Immunoprecipitation: Specify whether you used Trypsin-ultra Mass Spectrometry Grade and the trypsin's name manufacturer.

"The tryptic peptides were dried and extracted for LC-MS/MS"

The samples have been peptide extracted before they have been peptide digested, thus I would change the word extracted here.

Before getting to the mass spec, were the samples C18 cleaned? What equipment and MS methods have you applied?

I think this part should move to line 634 where you talked about C18 before drying samples and sending them to MS.

Immunoprecipitation: I guess this part should come before you inject the samples to the MS?

LC-MS/MS analysis: Rearrange your method description so that the analyses come immediately after the section in which you first discussed LC-MS/MS, at 622.

Thank you for the detailed comments. Based on your suggestions, we have modified the Methods section by rearranging the text and adding more detailed information. For the LC-MS/MS instrument, we used two columns (MGU-30 C18 and reverse phase columns) and directly loaded the samples onto the columns, thus not going through a C18 cleaning process. The LC-MS/MS data were generated using a data-dependent mode with the help of an LTQ-Velos instrument.

The protein of interest belongs to the peroxiredoxins (Prxs) family of cysteine-dependent peroxidase enzymes. Have you reduced and alkylated your samples? I noticed that reduction and alkylation weren't included. I wonder if this was done on purpose to prevent interference with the protein of interest, or if the authors simply omitted to add the steps? Also, have you used an antioxidant when running your gel?

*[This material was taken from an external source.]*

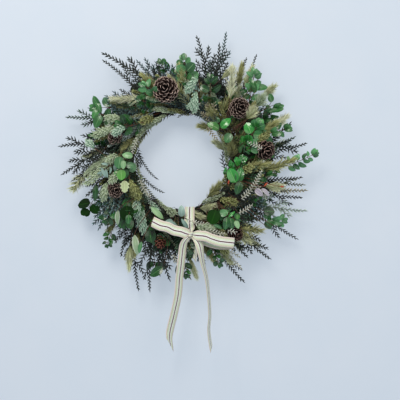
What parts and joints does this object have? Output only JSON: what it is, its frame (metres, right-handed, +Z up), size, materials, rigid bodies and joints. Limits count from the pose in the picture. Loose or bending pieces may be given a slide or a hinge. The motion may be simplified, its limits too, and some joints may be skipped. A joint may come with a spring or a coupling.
{
  "type": "pine cone wreath",
  "caption": "Round wall wreath of mixed evergreen sprigs, oval leaves and pine cones wired round a twisted vine hoop, with a striped ribbon bow and long tails.",
  "frame": {"origin": "where a wall nail carries the hoop: on the inner surface of the vine hoop at its top, halfway through its depth", "axes": "+Z up, with the ribbon's tails hanging down; +X to the right as seen; -Y out of the front, towards the viewer, and +Y into the wall"},
  "size_m": [0.6492, 0.1145, 0.8067],
  "materials": {
    "vine_bark": "rough brown bark",
    "binding_wire": "green enamelled wire",
    "needle_foliage": "dark matt green needles on brown twigs",
    "oval_leaves": "half-gloss green leaves",
    "plume_foliage": "soft matt yellow-olive brush",
    "scale_foliage": "pale matt sage green",
    "cone_scales": "dark brown woody scales with paler tips",
    "ribbon_cloth": "woven ivory ribbon with lengthwise stripes"
  },
  "bodies": {
    "root": {"binding_wire": "binding_wire", "cone_left": "cone_scales", "cone_low_left": "cone_scales", "cone_low_right": "cone_scales", "cone_right": "cone_scales", "cone_top": "cone_scales", "cone_top_right": "cone_scales", "cone_upper_left": "cone_scales", "leaf_bottom": "oval_leaves", "leaf_crown": "oval_leaves", "leaf_face_left": "oval_leaves", "leaf_face_low_left": "oval_leaves", "leaf_face_low_right": "oval_leaves", "leaf_face_right": "oval_leaves", "leaf_face_top": "oval_leaves", "leaf_face_upper_left": "oval_leaves", "leaf_glossy": "oval_leaves", "leaf_hole_top": "oval_leaves", "leaf_left_round": "oval_leaves", "leaf_left_upper": "oval_leaves", "leaf_right_long": "oval_leaves", "leaf_right_low": "oval_leaves", "leaf_right_mid": "oval_leaves", "leaf_right_upper": "oval_leaves", "leaf_top_right": "oval_leaves", "needle_bottom": "needle_foliage", "needle_bottom_left": "needle_foliage", "needle_bottom_right": "needle_foliage", "needle_crown": "needle_foliage", "needle_crown_left": "needle_foliage", "needle_left": "needle_foliage", "needle_left_lower": "needle_foliage", "needle_left_upper": "needle_foliage", "needle_low_left": "needle_foliage", "needle_low_right": "needle_foliage", "needle_right": "needle_foliage", "needle_right_long": "needle_foliage", "needle_right_pale": "needle_foliage", "needle_right_upper": "needle_foliage", "needle_top_left": "needle_foliage", "needle_top_right": "needle_foliage", "needle_top_thick": "needle_foliage", "needle_top_twig": "needle_foliage", "plume_bottom_left": "plume_foliage", "plume_face_left": "plume_foliage", "plume_hole": "plume_foliage", "plume_left": "plume_foliage", "plume_low_right": "plume_foliage", "plume_right": "plume_foliage", "plume_top": "plume_foliage", "plume_top_right": "plume_foliage", "plume_upper_left": "plume_foliage", "ribbon": "ribbon_cloth", "scale_face_left": "scale_foliage", "scale_hole_top": "scale_foliage", "scale_left": "scale_foliage", "scale_low_left": "scale_foliage", "vine_1": "vine_bark", "vine_2": "vine_bark", "vine_3": "vine_bark"}
  },
  "joints": []
}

Our purpose was simply to determine the interacting proteins of Prdx5. During osteoblast differentiation, we noticed that Prdx5 is localized in the nucleus. Therefore, we determined the proteins that guide Prdx5 into the nucleus or binding partners in the nucleus, which had not been studied so far. We did not focus on the antioxidant function of Prdx5 in the nucleus. Therefore, we did not include reduction steps or addition of antioxidants in the gel. In addition, we did not want to modify the status of Prdx5 by adding antioxidants. Note that we performed tandem mass spectrometry analysis by oxygen quenching to determine the antioxidant function of Prdx5 in our previous study (DOI: 10.1021/pr100190b).